EXERCISE PROMPT:
Print the complete set of entries exactly.

>> Begin AVAILABLE DATA

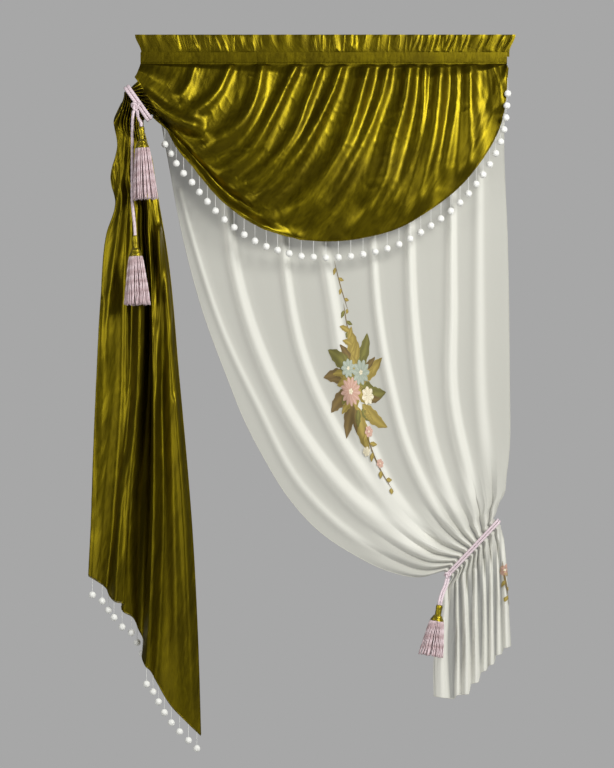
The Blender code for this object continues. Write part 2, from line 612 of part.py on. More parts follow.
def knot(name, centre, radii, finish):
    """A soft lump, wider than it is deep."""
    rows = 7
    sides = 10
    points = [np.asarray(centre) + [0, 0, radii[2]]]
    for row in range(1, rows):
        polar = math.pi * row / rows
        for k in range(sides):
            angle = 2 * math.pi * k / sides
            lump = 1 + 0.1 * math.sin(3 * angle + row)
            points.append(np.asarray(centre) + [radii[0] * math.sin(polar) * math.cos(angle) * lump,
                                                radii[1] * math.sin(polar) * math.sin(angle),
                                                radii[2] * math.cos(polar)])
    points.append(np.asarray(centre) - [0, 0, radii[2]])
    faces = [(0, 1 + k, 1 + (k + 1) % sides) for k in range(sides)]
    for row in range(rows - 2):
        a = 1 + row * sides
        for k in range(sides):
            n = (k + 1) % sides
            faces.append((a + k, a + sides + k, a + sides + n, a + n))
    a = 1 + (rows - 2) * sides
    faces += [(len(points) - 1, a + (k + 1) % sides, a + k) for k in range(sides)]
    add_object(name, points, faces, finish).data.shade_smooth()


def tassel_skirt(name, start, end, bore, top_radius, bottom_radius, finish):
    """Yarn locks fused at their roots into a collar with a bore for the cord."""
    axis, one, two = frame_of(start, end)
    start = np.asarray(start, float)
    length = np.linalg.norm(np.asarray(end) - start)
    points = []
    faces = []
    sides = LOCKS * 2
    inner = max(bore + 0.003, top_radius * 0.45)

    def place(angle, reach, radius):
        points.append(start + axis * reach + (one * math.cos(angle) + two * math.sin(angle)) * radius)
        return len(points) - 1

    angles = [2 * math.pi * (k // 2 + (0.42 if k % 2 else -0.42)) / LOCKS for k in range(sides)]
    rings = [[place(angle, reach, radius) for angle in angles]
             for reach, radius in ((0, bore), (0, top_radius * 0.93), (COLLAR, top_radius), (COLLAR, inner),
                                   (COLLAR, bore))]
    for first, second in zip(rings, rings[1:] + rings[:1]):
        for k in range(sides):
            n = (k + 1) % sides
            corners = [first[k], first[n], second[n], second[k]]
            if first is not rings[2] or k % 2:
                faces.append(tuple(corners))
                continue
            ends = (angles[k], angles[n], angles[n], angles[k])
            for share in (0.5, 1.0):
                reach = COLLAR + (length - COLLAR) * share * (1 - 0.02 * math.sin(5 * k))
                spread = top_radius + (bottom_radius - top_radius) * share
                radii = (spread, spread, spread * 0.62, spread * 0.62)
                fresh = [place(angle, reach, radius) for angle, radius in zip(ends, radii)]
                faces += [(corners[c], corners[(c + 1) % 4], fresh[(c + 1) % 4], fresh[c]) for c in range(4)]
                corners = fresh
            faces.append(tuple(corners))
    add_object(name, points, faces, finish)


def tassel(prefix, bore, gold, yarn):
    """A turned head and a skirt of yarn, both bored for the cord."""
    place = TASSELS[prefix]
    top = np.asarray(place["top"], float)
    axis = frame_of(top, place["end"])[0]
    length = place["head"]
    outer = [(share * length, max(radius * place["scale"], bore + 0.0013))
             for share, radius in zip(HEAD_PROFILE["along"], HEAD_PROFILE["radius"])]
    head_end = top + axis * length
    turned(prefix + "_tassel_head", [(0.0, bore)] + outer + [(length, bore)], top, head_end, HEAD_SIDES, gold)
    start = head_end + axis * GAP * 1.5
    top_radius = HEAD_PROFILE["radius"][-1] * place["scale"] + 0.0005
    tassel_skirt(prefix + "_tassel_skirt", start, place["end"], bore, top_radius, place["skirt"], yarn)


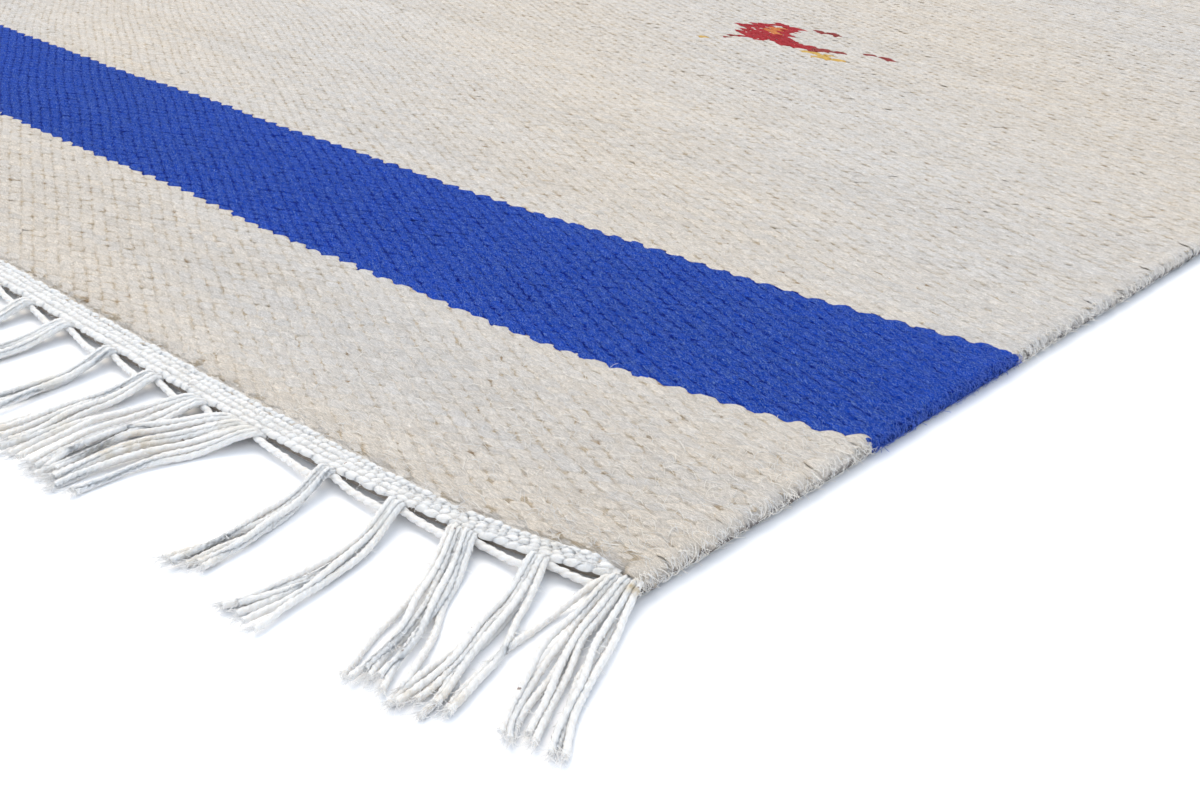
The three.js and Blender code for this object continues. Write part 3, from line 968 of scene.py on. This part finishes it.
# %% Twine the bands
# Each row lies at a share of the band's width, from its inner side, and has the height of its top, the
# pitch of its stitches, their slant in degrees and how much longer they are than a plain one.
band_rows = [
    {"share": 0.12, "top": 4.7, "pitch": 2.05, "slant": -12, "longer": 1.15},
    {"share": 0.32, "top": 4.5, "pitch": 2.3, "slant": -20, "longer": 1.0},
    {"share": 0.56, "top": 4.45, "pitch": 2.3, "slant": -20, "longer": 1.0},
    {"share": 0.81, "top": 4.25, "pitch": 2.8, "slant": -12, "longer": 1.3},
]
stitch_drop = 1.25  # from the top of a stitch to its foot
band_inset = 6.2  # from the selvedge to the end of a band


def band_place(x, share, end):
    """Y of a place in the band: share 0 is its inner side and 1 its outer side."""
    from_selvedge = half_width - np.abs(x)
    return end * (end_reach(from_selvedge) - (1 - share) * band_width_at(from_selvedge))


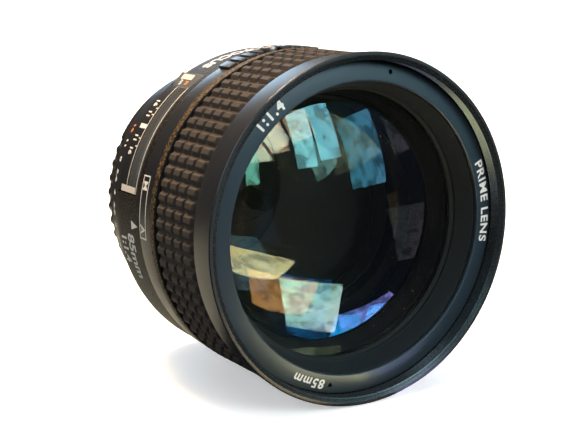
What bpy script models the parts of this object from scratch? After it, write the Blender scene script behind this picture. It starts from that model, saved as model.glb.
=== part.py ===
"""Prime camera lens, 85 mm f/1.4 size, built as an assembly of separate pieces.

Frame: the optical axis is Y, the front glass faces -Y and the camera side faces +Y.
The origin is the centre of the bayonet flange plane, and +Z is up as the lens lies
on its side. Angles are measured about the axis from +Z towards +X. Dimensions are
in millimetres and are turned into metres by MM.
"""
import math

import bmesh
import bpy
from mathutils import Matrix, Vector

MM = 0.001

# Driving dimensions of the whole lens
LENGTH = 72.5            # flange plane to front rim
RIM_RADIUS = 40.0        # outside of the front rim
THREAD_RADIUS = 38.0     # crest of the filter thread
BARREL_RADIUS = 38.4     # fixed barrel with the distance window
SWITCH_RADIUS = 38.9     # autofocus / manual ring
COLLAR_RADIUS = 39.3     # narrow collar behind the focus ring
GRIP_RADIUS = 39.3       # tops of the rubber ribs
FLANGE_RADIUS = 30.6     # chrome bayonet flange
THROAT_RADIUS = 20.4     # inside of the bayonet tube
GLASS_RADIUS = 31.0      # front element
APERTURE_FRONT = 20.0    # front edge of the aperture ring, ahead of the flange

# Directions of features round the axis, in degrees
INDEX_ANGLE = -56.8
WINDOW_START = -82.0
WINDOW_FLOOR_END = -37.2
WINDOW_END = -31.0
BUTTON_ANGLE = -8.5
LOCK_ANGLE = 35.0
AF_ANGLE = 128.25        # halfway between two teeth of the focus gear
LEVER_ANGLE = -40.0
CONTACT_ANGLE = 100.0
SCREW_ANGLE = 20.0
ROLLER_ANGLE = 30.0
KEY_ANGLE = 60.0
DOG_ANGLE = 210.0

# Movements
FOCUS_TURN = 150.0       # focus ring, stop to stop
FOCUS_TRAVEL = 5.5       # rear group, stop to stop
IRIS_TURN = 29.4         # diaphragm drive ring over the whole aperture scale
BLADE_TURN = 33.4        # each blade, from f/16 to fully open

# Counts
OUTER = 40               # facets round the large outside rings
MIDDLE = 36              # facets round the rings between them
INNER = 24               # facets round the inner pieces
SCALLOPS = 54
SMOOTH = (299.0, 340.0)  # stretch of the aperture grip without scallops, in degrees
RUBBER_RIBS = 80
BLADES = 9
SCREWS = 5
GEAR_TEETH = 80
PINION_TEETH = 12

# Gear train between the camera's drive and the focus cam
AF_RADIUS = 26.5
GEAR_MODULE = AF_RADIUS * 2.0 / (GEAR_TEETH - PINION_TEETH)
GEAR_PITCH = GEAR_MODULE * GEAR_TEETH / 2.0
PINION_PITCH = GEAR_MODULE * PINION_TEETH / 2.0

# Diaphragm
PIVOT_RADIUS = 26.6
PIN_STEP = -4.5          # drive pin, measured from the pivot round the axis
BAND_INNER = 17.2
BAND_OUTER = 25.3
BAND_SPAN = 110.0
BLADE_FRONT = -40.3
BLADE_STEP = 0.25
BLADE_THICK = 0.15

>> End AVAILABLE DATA

SOLUTION TO THIS EXERCISE:
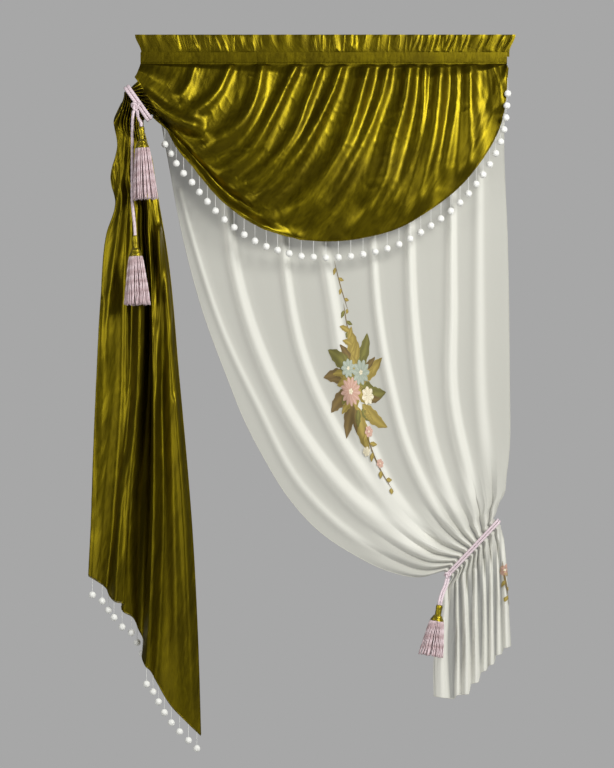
The Blender code for this object continues. Write part 2, from line 612 of part.py on. More parts follow.
def knot(name, centre, radii, finish):
    """A soft lump, wider than it is deep."""
    rows = 7
    sides = 10
    points = [np.asarray(centre) + [0, 0, radii[2]]]
    for row in range(1, rows):
        polar = math.pi * row / rows
        for k in range(sides):
            angle = 2 * math.pi * k / sides
            lump = 1 + 0.1 * math.sin(3 * angle + row)
            points.append(np.asarray(centre) + [radii[0] * math.sin(polar) * math.cos(angle) * lump,
                                                radii[1] * math.sin(polar) * math.sin(angle),
                                                radii[2] * math.cos(polar)])
    points.append(np.asarray(centre) - [0, 0, radii[2]])
    faces = [(0, 1 + k, 1 + (k + 1) % sides) for k in range(sides)]
    for row in range(rows - 2):
        a = 1 + row * sides
        for k in range(sides):
            n = (k + 1) % sides
            faces.append((a + k, a + sides + k, a + sides + n, a + n))
    a = 1 + (rows - 2) * sides
    faces += [(len(points) - 1, a + (k + 1) % sides, a + k) for k in range(sides)]
    add_object(name, points, faces, finish).data.shade_smooth()


def tassel_skirt(name, start, end, bore, top_radius, bottom_radius, finish):
    """Yarn locks fused at their roots into a collar with a bore for the cord."""
    axis, one, two = frame_of(start, end)
    start = np.asarray(start, float)
    length = np.linalg.norm(np.asarray(end) - start)
    points = []
    faces = []
    sides = LOCKS * 2
    inner = max(bore + 0.003, top_radius * 0.45)

    def place(angle, reach, radius):
        points.append(start + axis * reach + (one * math.cos(angle) + two * math.sin(angle)) * radius)
        return len(points) - 1

    angles = [2 * math.pi * (k // 2 + (0.42 if k % 2 else -0.42)) / LOCKS for k in range(sides)]
    rings = [[place(angle, reach, radius) for angle in angles]
             for reach, radius in ((0, bore), (0, top_radius * 0.93), (COLLAR, top_radius), (COLLAR, inner),
                                   (COLLAR, bore))]
    for first, second in zip(rings, rings[1:] + rings[:1]):
        for k in range(sides):
            n = (k + 1) % sides
            corners = [first[k], first[n], second[n], second[k]]
            if first is not rings[2] or k % 2:
                faces.append(tuple(corners))
                continue
            ends = (angles[k], angles[n], angles[n], angles[k])
            for share in (0.5, 1.0):
                reach = COLLAR + (length - COLLAR) * share * (1 - 0.02 * math.sin(5 * k))
                spread = top_radius + (bottom_radius - top_radius) * share
                radii = (spread, spread, spread * 0.62, spread * 0.62)
                fresh = [place(angle, reach, radius) for angle, radius in zip(ends, radii)]
                faces += [(corners[c], corners[(c + 1) % 4], fresh[(c + 1) % 4], fresh[c]) for c in range(4)]
                corners = fresh
            faces.append(tuple(corners))
    add_object(name, points, faces, finish)


def tassel(prefix, bore, gold, yarn):
    """A turned head and a skirt of yarn, both bored for the cord."""
    place = TASSELS[prefix]
    top = np.asarray(place["top"], float)
    axis = frame_of(top, place["end"])[0]
    length = place["head"]
    outer = [(share * length, max(radius * place["scale"], bore + 0.0013))
             for share, radius in zip(HEAD_PROFILE["along"], HEAD_PROFILE["radius"])]
    head_end = top + axis * length
    turned(prefix + "_tassel_head", [(0.0, bore)] + outer + [(length, bore)], top, head_end, HEAD_SIDES, gold)
    start = head_end + axis * GAP * 1.5
    top_radius = HEAD_PROFILE["radius"][-1] * place["scale"] + 0.0005
    tassel_skirt(prefix + "_tassel_skirt", start, place["end"], bore, top_radius, place["skirt"], yarn)


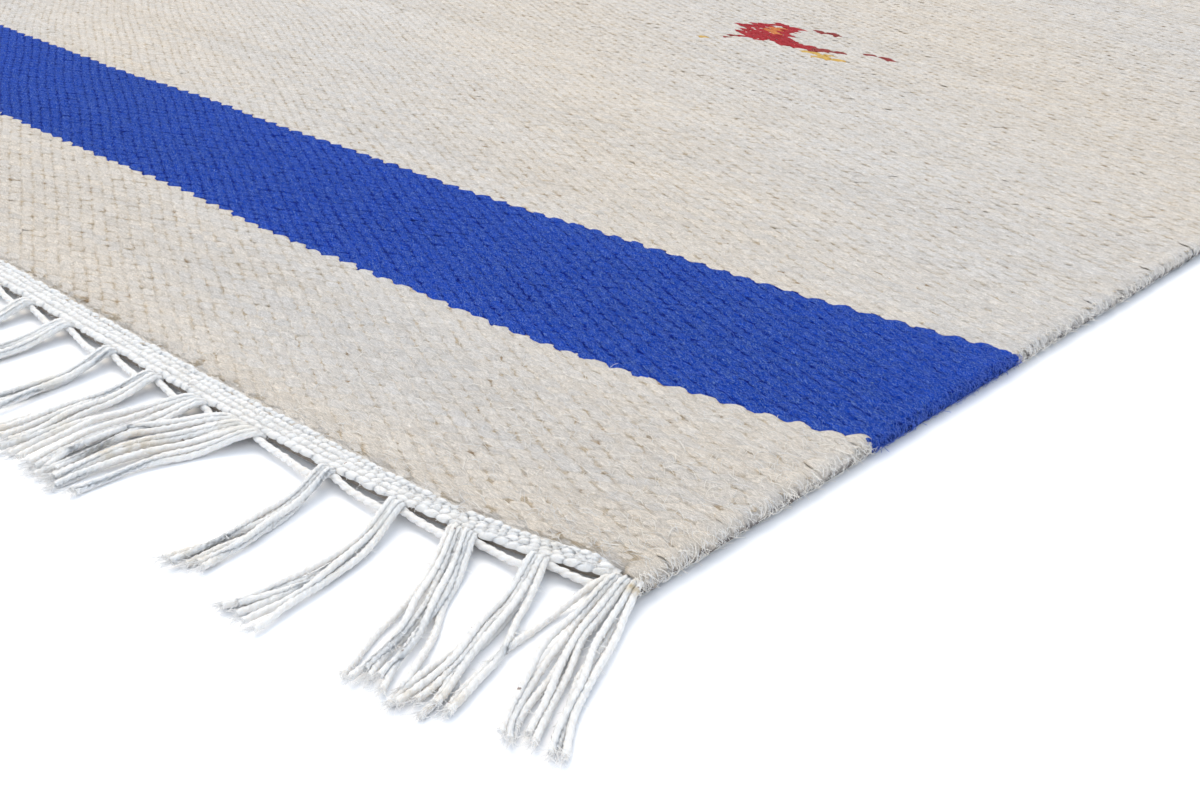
The three.js and Blender code for this object continues. Write part 3, from line 968 of scene.py on. This part finishes it.
# %% Twine the bands
# Each row lies at a share of the band's width, from its inner side, and has the height of its top, the
# pitch of its stitches, their slant in degrees and how much longer they are than a plain one.
band_rows = [
    {"share": 0.12, "top": 4.7, "pitch": 2.05, "slant": -12, "longer": 1.15},
    {"share": 0.32, "top": 4.5, "pitch": 2.3, "slant": -20, "longer": 1.0},
    {"share": 0.56, "top": 4.45, "pitch": 2.3, "slant": -20, "longer": 1.0},
    {"share": 0.81, "top": 4.25, "pitch": 2.8, "slant": -12, "longer": 1.3},
]
stitch_drop = 1.25  # from the top of a stitch to its foot
band_inset = 6.2  # from the selvedge to the end of a band


def band_place(x, share, end):
    """Y of a place in the band: share 0 is its inner side and 1 its outer side."""
    from_selvedge = half_width - np.abs(x)
    return end * (end_reach(from_selvedge) - (1 - share) * band_width_at(from_selvedge))


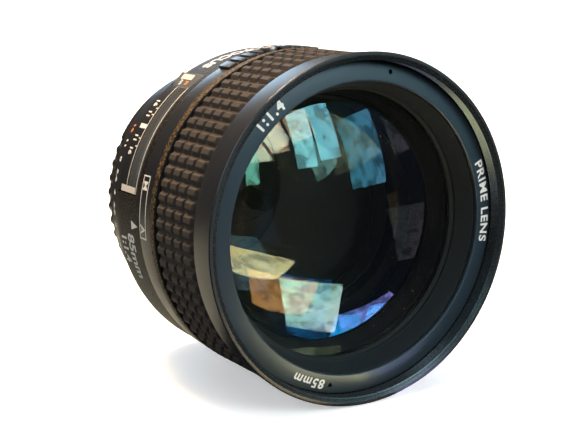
What bpy script models the parts of this object from scratch? After it, write the Blender scene script behind this picture. It starts from that model, saved as model.glb.
=== part.py ===
"""Prime camera lens, 85 mm f/1.4 size, built as an assembly of separate pieces.

Frame: the optical axis is Y, the front glass faces -Y and the camera side faces +Y.
The origin is the centre of the bayonet flange plane, and +Z is up as the lens lies
on its side. Angles are measured about the axis from +Z towards +X. Dimensions are
in millimetres and are turned into metres by MM.
"""
import math

import bmesh
import bpy
from mathutils import Matrix, Vector

MM = 0.001

# Driving dimensions of the whole lens
LENGTH = 72.5            # flange plane to front rim
RIM_RADIUS = 40.0        # outside of the front rim
THREAD_RADIUS = 38.0     # crest of the filter thread
BARREL_RADIUS = 38.4     # fixed barrel with the distance window
SWITCH_RADIUS = 38.9     # autofocus / manual ring
COLLAR_RADIUS = 39.3     # narrow collar behind the focus ring
GRIP_RADIUS = 39.3       # tops of the rubber ribs
FLANGE_RADIUS = 30.6     # chrome bayonet flange
THROAT_RADIUS = 20.4     # inside of the bayonet tube
GLASS_RADIUS = 31.0      # front element
APERTURE_FRONT = 20.0    # front edge of the aperture ring, ahead of the flange

# Directions of features round the axis, in degrees
INDEX_ANGLE = -56.8
WINDOW_START = -82.0
WINDOW_FLOOR_END = -37.2
WINDOW_END = -31.0
BUTTON_ANGLE = -8.5
LOCK_ANGLE = 35.0
AF_ANGLE = 128.25        # halfway between two teeth of the focus gear
LEVER_ANGLE = -40.0
CONTACT_ANGLE = 100.0
SCREW_ANGLE = 20.0
ROLLER_ANGLE = 30.0
KEY_ANGLE = 60.0
DOG_ANGLE = 210.0

# Movements
FOCUS_TURN = 150.0       # focus ring, stop to stop
FOCUS_TRAVEL = 5.5       # rear group, stop to stop
IRIS_TURN = 29.4         # diaphragm drive ring over the whole aperture scale
BLADE_TURN = 33.4        # each blade, from f/16 to fully open

# Counts
OUTER = 40               # facets round the large outside rings
MIDDLE = 36              # facets round the rings between them
INNER = 24               # facets round the inner pieces
SCALLOPS = 54
SMOOTH = (299.0, 340.0)  # stretch of the aperture grip without scallops, in degrees
RUBBER_RIBS = 80
BLADES = 9
SCREWS = 5
GEAR_TEETH = 80
PINION_TEETH = 12

# Gear train between the camera's drive and the focus cam
AF_RADIUS = 26.5
GEAR_MODULE = AF_RADIUS * 2.0 / (GEAR_TEETH - PINION_TEETH)
GEAR_PITCH = GEAR_MODULE * GEAR_TEETH / 2.0
PINION_PITCH = GEAR_MODULE * PINION_TEETH / 2.0

# Diaphragm
PIVOT_RADIUS = 26.6
PIN_STEP = -4.5          # drive pin, measured from the pivot round the axis
BAND_INNER = 17.2
BAND_OUTER = 25.3
BAND_SPAN = 110.0
BLADE_FRONT = -40.3
BLADE_STEP = 0.25
BLADE_THICK = 0.15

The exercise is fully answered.